Deal to suspend EU tariffs rescues US grapefruit exports

Tariffs were killing Florida’s grapefruit exports to the European Union until the U.S. and EU agreed to pause trade hostilities over aircraft subsidies for four months in March. On Tuesday the U.S. and EU announced a deal that would suspend those tariffs for five years.

“That’s a pretty good market for our fresh grapefruit,” said Florida Citrus Mutual spokesman Andrew Meadows. “We were very much in danger of losing that market before the pause.”

The U.S. exported about 26.4 million pounds of grapefruit to the EU in 2020, according to Florida Citrus Mutual data.

Counting emissions by the calorie.

Bon Appétit, a progressive food service company operating in some colleges, office buildings, and cultural institutions, is pledging to slash its emissions by 38% per calorie by 2030.

Bon Appétit says that by measuring its carbon footprint in calories it’s highlighting food as a significant contributor to climate change. In its climate plan, Bon Appétit set a target of serving less than one ounce of beef and less than 2.5 ounces of all meat, poultry, and seafood per guest at each meal. 

The company intends to reach its 2030 goal without buying carbon offsets.

Senators optimistic on infrastructure deal

A bipartisan group of senators has been working to finalize a deal on infrastructure, despite concerns from some progressive Democrats who fear they’ll lose momentum on other issues.

Of interest to the biofuel industry, the senators’ deal would fund some electric vehicle charging stations but wouldn’t fund rebates for buying EVs, Sen.
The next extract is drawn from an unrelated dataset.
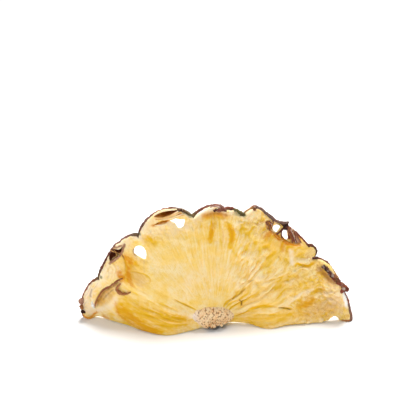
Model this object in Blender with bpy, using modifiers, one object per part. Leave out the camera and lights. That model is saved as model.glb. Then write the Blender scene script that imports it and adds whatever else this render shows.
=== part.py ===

Susan Collins, R-Maine, told PBS. The deal also would index the gas tax to inflation and impose user fees on EV owners.

Sen. Bernie Sanders, I-Vt., ruled out supporting an increase in the gas tax. “Gas taxes are regressive taxes,” he told reporters Tuesday.

He said it. “If you control food, you tend to control people.” – Sen. Jon Tester, D-Mont., on his concerns about the susceptibility of the food system to hackers.